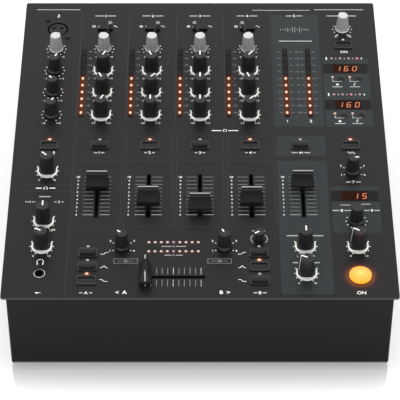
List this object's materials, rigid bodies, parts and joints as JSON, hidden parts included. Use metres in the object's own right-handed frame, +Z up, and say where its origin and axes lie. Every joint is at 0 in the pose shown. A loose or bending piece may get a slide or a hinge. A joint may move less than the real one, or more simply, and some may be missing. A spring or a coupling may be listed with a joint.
{
  "type": "dj mixer",
  "caption": "Table-top mixer with rotary knobs, channel faders, a crossfader, latching buttons, lit meters, sockets and an effect section.",
  "frame": {"origin": "on the table, below the middle of the top panel", "axes": "+Z up, +Y to the rear with its sockets, +X to the effect section"},
  "size_m": [0.32, 0.37, 0.107],
  "materials": {
    "black_paint": "satin black, fine texture",
    "case_paint": "satin black",
    "black_rubber": "matt",
    "black_plastic": "matt",
    "lamp_plastic": "clear orange, lit",
    "window_plastic": "dark red, glossy",
    "gloss_black_plastic": "semi-gloss",
    "connector_metal": "bright nickel",
    "circuit_board": "green solder mask",
    "grey_plastic": "matt mid grey",
    "nickel": "brushed",
    "button_plastic": "matt dark grey",
    "orange_plastic": "translucent orange, lit"
  },
  "bodies": {
    "case": {"top_panel": "black_paint", "case_shell": "case_paint", "rear_panel": "case_paint", "feet": "black_rubber", "button_bezels": "black_plastic", "lamps": "lamp_plastic", "display_windows": "window_plastic", "panel_sockets": "gloss_black_plastic", "rear_sockets": "connector_metal", "control_board": "circuit_board", "power_supply": "circuit_board"},
    "mic_level_knob": {"mic_level_knob": "grey_plastic"},
    "mic_high_knob": {"mic_high_knob": "black_plastic"},
    "mic_mid_knob": {"mic_mid_knob": "black_plastic"},
    "mic_low_knob": {"mic_low_knob": "black_plastic"},
    "ch1_gain_knob": {"ch1_gain_knob": "grey_plastic"},
    "ch1_high_knob": {"ch1_high_knob": "black_plastic"},
    "ch1_mid_knob": {"ch1_mid_knob": "black_plastic"},
    "ch1_low_knob": {"ch1_low_knob": "black_plastic"},
    "ch2_gain_knob": {"ch2_gain_knob": "grey_plastic"},
    "ch2_high_knob": {"ch2_high_knob": "black_plastic"},
    "ch2_mid_knob": {"ch2_mid_knob": "black_plastic"},
    "ch2_low_knob": {"ch2_low_knob": "black_plastic"},
    "ch3_gain_knob": {"ch3_gain_knob": "grey_plastic"},
    "ch3_high_knob": {"ch3_high_knob": "black_plastic"},
    "ch3_mid_knob": {"ch3_mid_knob": "black_plastic"},
    "ch3_low_knob": {"ch3_low_knob": "black_plastic"},
    "ch4_gain_knob": {"ch4_gain_knob": "grey_plastic"},
    "ch4_high_knob": {"ch4_high_knob": "black_plastic"},
    "ch4_mid_knob": {"ch4_mid_knob": "black_plastic"},
    "ch4_low_knob": {"ch4_low_knob": "black_plastic"},
    "talkover_level_knob": {"talkover_level_knob": "black_plastic"},
    "headphone_mix_knob": {"headphone_mix_knob": "black_plastic"},
    "headphone_level_knob": {"headphone_level_knob": "black_plastic"},
    "surround_knob": {"surround_knob": "grey_plastic"},
    "effect_source_knob": {"effect_source_knob": "black_plastic"},
    "effect_select_knob": {"effect_select_knob": "black_plastic"},
    "effect_depth_knob": {"effect_depth_knob": "black_plastic"},
    "master_balance_knob": {"master_balance_knob": "black_plastic"},
    "booth_level_knob": {"booth_level_knob": "black_plastic"},
    "assign_a_knob": {"assign_a_knob": "black_plastic"},
    "assign_b_knob": {"assign_b_knob": "black_plastic"},
    "crossfade_curve_knob": {"crossfade_curve_knob": "black_plastic"},
    "ch1_input_toggle": {"ch1_input_toggle": "nickel"},
    "ch2_input_toggle": {"ch2_input_toggle": "nickel"},
    "ch3_input_toggle": {"ch3_input_toggle": "nickel"},
    "ch4_input_toggle": {"ch4_input_toggle": "nickel"},
    "ch1_fader": {"ch1_fader": "black_plastic"},
    "ch2_fader": {"ch2_fader": "black_plastic"},
    "ch3_fader": {"ch3_fader": "black_plastic"},
    "ch4_fader": {"ch4_fader": "black_plastic"},
    "master_fader": {"master_fader": "black_plastic"},
    "crossfader": {"crossfader": "black_plastic"},
    "cue_buttons_released": {"cue_buttons_released": "button_plastic"},
    "cue_buttons_latched": {"cue_buttons_latched": "button_plastic"},
    "kill_buttons_released": {"kill_buttons_released": "button_plastic"},
    "kill_buttons_latched": {"kill_buttons_latched": "button_plastic"},
    "tempo_buttons": {"tempo_buttons": "button_plastic"},
    "effect_on_button": {"effect_on_button": "orange_plastic"},
    "power_rocker": {"power_rocker": "gloss_black_plastic"}
  },
  "joints": [
    {"name": "mic_level_turn", "type": "hinge", "parent": "case", "child": "mic_level_knob", "pos_m": [-0.1296, 0.1198, 0.086], "axis": [0, 0, 1], "range_deg": [-115, 185]},
    {"name": "mic_high_turn", "type": "hinge", "parent": "case", "child": "mic_high_knob", "pos_m": [-0.1296, 0.0906, 0.086], "axis": [0, 0, 1], "range_deg": [-115, 185]},
    {"name": "mic_mid_turn", "type": "hinge", "parent": "case", "child": "mic_mid_knob", "pos_m": [-0.1296, 0.0614, 0.086], "axis": [0, 0, 1], "range_deg": [-187, 113]},
    {"name": "mic_low_turn", "type": "hinge", "parent": "case", "child": "mic_low_knob", "pos_m": [-0.1296, 0.0322, 0.086], "axis": [0, 0, 1], "range_deg": [-120, 180]},
    {"name": "ch1_gain_turn", "type": "hinge", "parent": "case", "child": "ch1_gain_knob", "pos_m": [-0.0864, 0.1198, 0.086], "axis": [0, 0, 1], "range_deg": [-177, 123]},
    {"name": "ch1_high_turn", "type": "hinge", "parent": "case", "child": "ch1_high_knob", "pos_m": [-0.0864, 0.0906, 0.086], "axis": [0, 0, 1], "range_deg": [-123, 177]},
    {"name": "ch1_mid_turn", "type": "hinge", "parent": "case", "child": "ch1_mid_knob", "pos_m": [-0.0864, 0.0614, 0.086], "axis": [0, 0, 1], "range_deg": [-175, 125]},
    {"name": "ch1_low_turn", "type": "hinge", "parent": "case", "child": "ch1_low_knob", "pos_m": [-0.0864, 0.0322, 0.086], "axis": [0, 0, 1], "range_deg": [-125, 175]},
    {"name": "ch2_gain_turn", "type": "hinge", "parent": "case", "child": "ch2_gain_knob", "pos_m": [-0.0432, 0.1198, 0.086], "axis": [0, 0, 1], "range_deg": [-175, 125]},
    {"name": "ch2_high_turn", "type": "hinge", "parent": "case", "child": "ch2_high_knob", "pos_m": [-0.0432, 0.0906, 0.086], "axis": [0, 0, 1], "range_deg": [-172, 128]},
    {"name": "ch2_mid_turn", "type": "hinge", "parent": "case", "child": "ch2_mid_knob", "pos_m": [-0.0432, 0.0614, 0.086], "axis": [0, 0, 1], "range_deg": [-108, 192]},
    {"name": "ch2_low_turn", "type": "hinge", "parent": "case", "child": "ch2_low_knob", "pos_m": [-0.0432, 0.0322, 0.086], "axis": [0, 0, 1], "range_deg": [-150, 150]},
    {"name": "ch3_gain_turn", "type": "hinge", "parent": "case", "child": "ch3_gain_knob", "pos_m": [0, 0.1198, 0.086], "axis": [0, 0, 1], "range_deg": [-130, 170]},
    {"name": "ch3_high_turn", "type": "hinge", "parent": "case", "child": "ch3_high_knob", "pos_m": [0, 0.0906, 0.086], "axis": [0, 0, 1], "range_deg": [-150, 150]},
    {"name": "ch3_mid_turn", "type": "hinge", "parent": "case", "child": "ch3_mid_knob", "pos_m": [0, 0.0614, 0.086], "axis": [0, 0, 1], "range_deg": [-150, 150]},
    {"name": "ch3_low_turn", "type": "hinge", "parent": "case", "child": "ch3_low_knob", "pos_m": [0, 0.0322, 0.086], "axis": [0, 0, 1], "range_deg": [-150, 150]},
    {"name": "ch4_gain_turn", "type": "hinge", "parent": "case", "child": "ch4_gain_knob", "pos_m": [0.0432, 0.1198, 0.086], "axis": [0, 0, 1], "range_deg": [-140, 160]},
    {"name": "ch4_high_turn", "type": "hinge", "parent": "case", "child": "ch4_high_knob", "pos_m": [0.0432, 0.0906, 0.086], "axis": [0, 0, 1], "range_deg": [-115, 185]},
    {"name": "ch4_mid_turn", "type": "hinge", "parent": "case", "child": "ch4_mid_knob", "pos_m": [0.0432, 0.0614, 0.086], "axis": [0, 0, 1], "range_deg": [-170, 130]},
    {"name": "ch4_low_turn", "type": "hinge", "parent": "case", "child": "ch4_low_knob", "pos_m": [0.0432, 0.0322, 0.086], "axis": [0, 0, 1], "range_deg": [-105, 195]},
    {"name": "talkover_level_turn", "type": "hinge", "parent": "case", "child": "talkover_level_knob", "pos_m": [-0.1296, -0.0388, 0.086], "axis": [0, 0, 1], "range_deg": [-192, 108]},
    {"name": "headphone_mix_turn", "type": "hinge", "parent": "case", "child": "headphone_mix_knob", "pos_m": [-0.1296, -0.0986, 0.086], "axis": [0, 0, 1], "range_deg": [-150, 150]},
    {"name": "headphone_level_turn", "type": "hinge", "parent": "case", "child": "headphone_level_knob", "pos_m": [-0.1296, -0.1277, 0.086], "axis": [0, 0, 1], "range_deg": [-210, 90]},
    {"name": "surround_turn", "type": "hinge", "parent": "case", "child": "surround_knob", "pos_m": [0.1296, 0.1476, 0.086], "axis": [0, 0, 1], "range_deg": [-180, 120]},
    {"name": "effect_source_turn", "type": "hinge", "parent": "case", "child": "effect_source_knob", "pos_m": [0.1296, -0.0388, 0.086], "axis": [0, 0, 1], "range_deg": [-50, 220]},
    {"name": "effect_select_turn", "type": "hinge", "parent": "case", "child": "effect_select_knob", "pos_m": [0.1296, -0.0986, 0.086], "axis": [0, 0, 1], "continuous": true},
    {"name": "effect_depth_turn", "type": "hinge", "parent": "case", "child": "effect_depth_knob", "pos_m": [0.1296, -0.1277, 0.086], "axis": [0, 0, 1], "range_deg": [-210, 90]},
    {"name": "master_balance_turn", "type": "hinge", "parent": "case", "child": "master_balance_knob", "pos_m": [0.0864, -0.1277, 0.086], "axis": [0, 0, 1], "range_deg": [-150, 150]},
    {"name": "booth_level_turn", "type": "hinge", "parent": "case", "child": "booth_level_knob", "pos_m": [0.0864, -0.158, 0.086], "axis": [0, 0, 1], "range_deg": [-215, 85]},
    {"name": "assign_a_turn", "type": "hinge", "parent": "case", "child": "assign_a_knob", "pos_m": [-0.0638, -0.128, 0.086], "axis": [0, 0, 1], "range_deg": [-187, 83]},
    {"name": "assign_b_turn", "type": "hinge", "parent": "case", "child": "assign_b_knob", "pos_m": [0.02, -0.128, 0.086], "axis": [0, 0, 1], "range_deg": [-160, 110]},
    {"name": "crossfade_curve_turn", "type": "hinge", "parent": "case", "child": "crossfade_curve_knob", "pos_m": [0.0486, -0.119, 0.086], "axis": [0, 0, 1], "range_deg": [-270, 30]},
    {"name": "ch1_input_flip", "type": "hinge", "parent": "case", "child": "ch1_input_toggle", "pos_m": [-0.0864, 0.146, 0.078], "axis": [0, 1, 0], "range_deg": [-30, 0]},
    {"name": "ch2_input_flip", "type": "hinge", "parent": "case", "child": "ch2_input_toggle", "pos_m": [-0.0432, 0.146, 0.078], "axis": [0, 1, 0], "range_deg": [-30, 0]},
    {"name": "ch3_input_flip", "type": "hinge", "parent": "case", "child": "ch3_input_toggle", "pos_m": [0, 0.146, 0.078], "axis": [0, 1, 0], "range_deg": [0, 30]},
    {"name": "ch4_input_flip", "type": "hinge", "parent": "case", "child": "ch4_input_toggle", "pos_m": [0.0432, 0.146, 0.078], "axis": [0, 1, 0], "range_deg": [0, 30]},
    {"name": "ch1_fader_slide", "type": "slide", "parent": "case", "child": "ch1_fader", "axis": [0, 1, 0], "range_m": [-0.0344, 0.0106]},
    {"name": "ch2_fader_slide", "type": "slide", "parent": "case", "child": "ch2_fader", "axis": [0, 1, 0], "range_m": [-0.016, 0.029]},
    {"name": "ch3_fader_slide", "type": "slide", "parent": "case", "child": "ch3_fader", "axis": [0, 1, 0], "range_m": [-0.008, 0.037]},
    {"name": "ch4_fader_slide", "type": "slide", "parent": "case", "child": "ch4_fader", "axis": [0, 1, 0], "range_m": [-0.0155, 0.0295]},
    {"name": "master_fader_slide", "type": "slide", "parent": "case", "child": "master_fader", "axis": [0, 1, 0], "range_m": [-0.035, 0.01]},
    {"name": "crossfader_slide", "type": "slide", "parent": "case", "child": "crossfader", "axis": [1, 0, 0], "range_m": [0, 0.045]},
    {"name": "cue_press", "type": "slide", "parent": "case", "child": "cue_buttons_released", "axis": [0, 0, 1], "range_m": [-0.003, 0], "stiffness_N_per_m": 300, "springref_m": 0.002},
    {"name": "kill_press", "type": "slide", "parent": "case", "child": "kill_buttons_released", "axis": [0, 0, 1], "range_m": [-0.003, 0], "stiffness_N_per_m": 300, "springref_m": 0.002},
    {"name": "cue_release", "type": "slide", "parent": "case", "child": "cue_buttons_latched", "axis": [0, 0, 1], "range_m": [0, 0.003]},
    {"name": "kill_release", "type": "slide", "parent": "case", "child": "kill_buttons_latched", "axis": [0, 0, 1], "range_m": [0, 0.003]},
    {"name": "tempo_press", "type": "slide", "parent": "case", "child": "tempo_buttons", "axis": [0, 0, 1], "range_m": [-0.0008, 0], "stiffness_N_per_m": 300, "springref_m": 0.002},
    {"name": "effect_on_press", "type": "slide", "parent": "case", "child": "effect_on_button", "axis": [0, 0, 1], "range_m": [-0.0015, 0], "stiffness_N_per_m": 300, "springref_m": 0.002},
    {"name": "power_rock", "type": "hinge", "parent": "case", "child": "power_rocker", "pos_m": [0.125, 0.174, 0.051], "axis": [1, 0, 0], "range_deg": [-16, 0]}
  ]
}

__________________________________________________

Direction: Scan the material above. Extract every line in which the word "joints" occurs.

Solution for this exercise:
List this object's materials, rigid bodies, parts and joints as JSON, hidden parts included. Use metres in the object's own right-handed frame, +Z up, and say where its origin and axes lie. Every joint is at 0 in the pose shown. A loose or bending piece may get a slide or a hinge. A joint may move less than the real one, or more simply, and some may be missing. A spring or a coupling may be listed with a joint.
  "joints": [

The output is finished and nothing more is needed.